Often financial analysts are presented with statistical charts that purport to demonstrate an important — and, of course, investable — relationship between data points. These charts are supposed to be worth a thousand words and thousands of shares traded. But invariably these charts do not have an r-squared for the data displayed, or any other descriptive statistical data; just the seductive image. What is needed to help the (often) beleaguered analyst is an r-squared taxonomy, or catalog.
Take-aways:
- A better sense of what different r-squareds actually look like.
- How radically different looking charts generate similar r-squareds.
- Why it is crucial to use multiple tools, including charts, when analyzing data.
A Better Sense of What Different R-Squareds Actually Look Like
As an introduction take a look at the following chart:
While the graph shows a hypothetical performance for a hypothetical stock index and for a hypothetical sovereign 10-year Treasury note, I think you will agree with me that it is typical of a finance industry chart.
Take a look at how the data are only roughly related to one another between January 2008 to April 2010, and then they appear to track each other very closely. I could continue using flowery language and a successful analyst pedigree to try and convince you to trade with my firm. Sound familiar?
Would it surprise you to learn that the r-squared for the above chart is a lowly 2.18%?! To better educate you as to what different r-squareds look like here is an r-squared taxonomy compiled using a random chart generator, based in real-world data, and after thousands of trials. [Keep at it, too, there is more analysis at the bottom of the post.]
R-Squared = 0.00%
How can it be that this chart has an r-squared of 0.00% when between July 2009 and January 2011 it looks as if there is so much similarity? Remember that r-squared is a summary measure and that it is calculated as 1 − (sum of squared errors ÷ sum of squares total). Consequently, data can cancel one another out and affect the calculation positively or negatively.
R-Squared = 10.00%
R-Squared = 20.01%
R-Squared = 29.97%
R-Squared = 40.01%
R-Squared = 49.99%
R-Squared = 60.00%
R-Squared = 70.04%
R-Squared = 80.03%
R-Squared = 90.00%
How Radically Different Looking Charts Generate Similar R-Squareds
Most of the time when financial analysts think of r-squared they think of similarity, rather than relatedness or causality. The preceding charts show that the higher the r-squared the more closely the lines tend to track one another. But this is very dangerous thinking! In the thousands of trials done in order to create this post the highest r-squared chart randomly generated was a whopping 93.37%. But take a look at its chart below.
R-Squared = 93.37%
I bet you are surprised by the above result because, as I said, analysts tend to think of r-squared as similarity. However, the above chart demonstrates very high negative correlation of −95.29%. If you look at the chart above you will see a vintage of chart that recurred throughout the r-squared random trials: a scissors pattern. Count me among the educated by this experiment as I have never looked for scissors patterns when sifting through charts for causal relationships.
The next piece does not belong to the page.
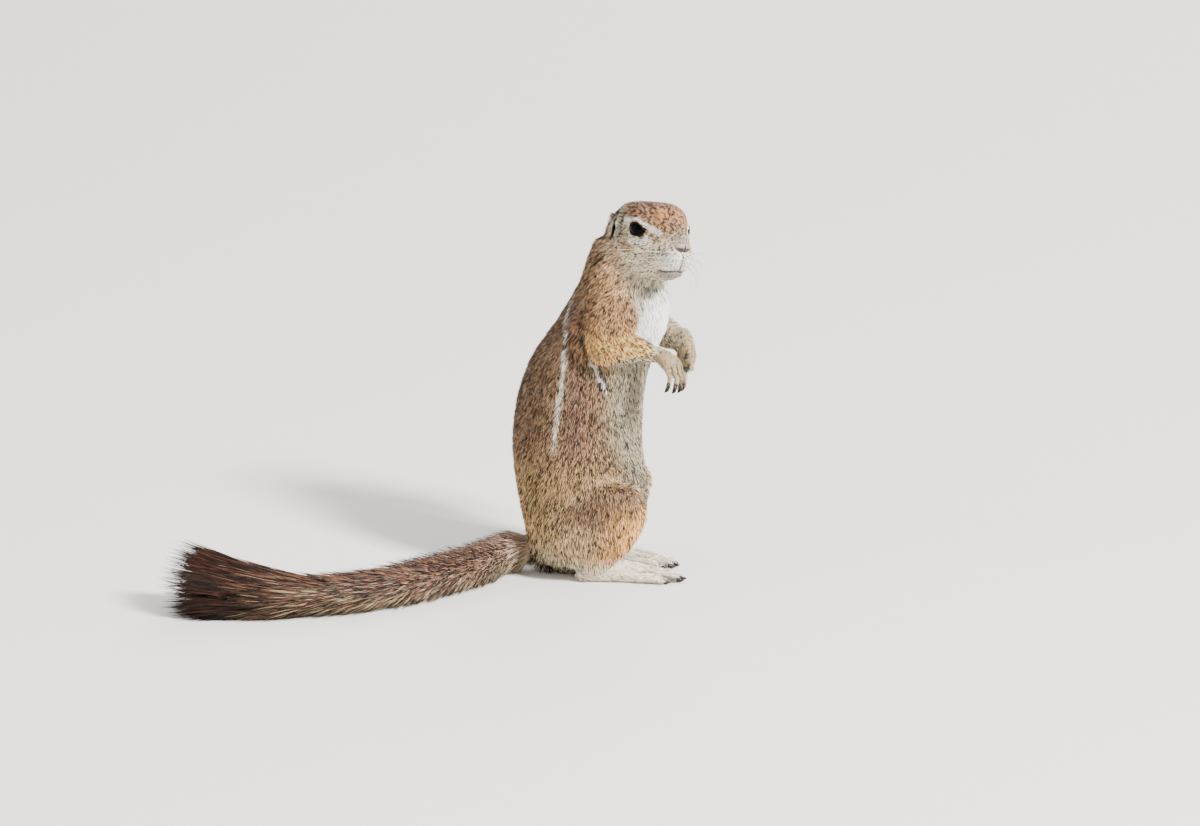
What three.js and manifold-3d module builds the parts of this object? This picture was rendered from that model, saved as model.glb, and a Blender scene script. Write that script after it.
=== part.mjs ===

Take a look at various manifestations of scissors brethren.
R-Squared = 50.07%
Interestingly, look at the difference between the 50.07% and the 49.99% chart from before. While separated by only 0.08%, the two charts could hardly look more different.
R-Squared = 69.99%
Again, compare the 69.99% and the 70.04% r-squared charts, separated by just 0.05%. Last, compare the 90.81% r-squared graph below with the 90.00% chart above. What a dramatic difference.
R-Squared = 90.81%
Like everything in finance, reading charts is more complicated than just memorizing several heuristics, like “be on the look out for the scissors pattern.” For example, look at these very different looking, but similar r-squareds that do not adhere to the scissors pattern.
R-Squared = 50.30%
To me, the above chart “looks like” it would have a lower r-squared than the preceding 49.99% r-squared chart; yet, it is higher! Or what about the 92.31% r-squared below which looks to have a lower r-squared than the 90.0% chart:
R-Squared = 92.31%
For another interesting comparison look at the original 2.18% chart and compare it to the 10.0% r-squared chart. To further demonstrate how exactly the same r-squareds can look radically different compare these three very different ways of generating a theoretical 100.00% r-squared.
R-Squared = 100.00%, Identically Similar Movement
Here both data series move identically with one another; so much so, in fact, that you cannot distinguish the movement of the hypothetical stock market from the movement of the 10-Year Treasury Note Yield. [Note: For the skeptics, the presence of the left-hand scale indicates that the stock market close time series is present, just “underneath” the 10-year Treasury Note Yield series]
R-Squared = 100.00%, Scissors Movement (i.e., Negative Correlation)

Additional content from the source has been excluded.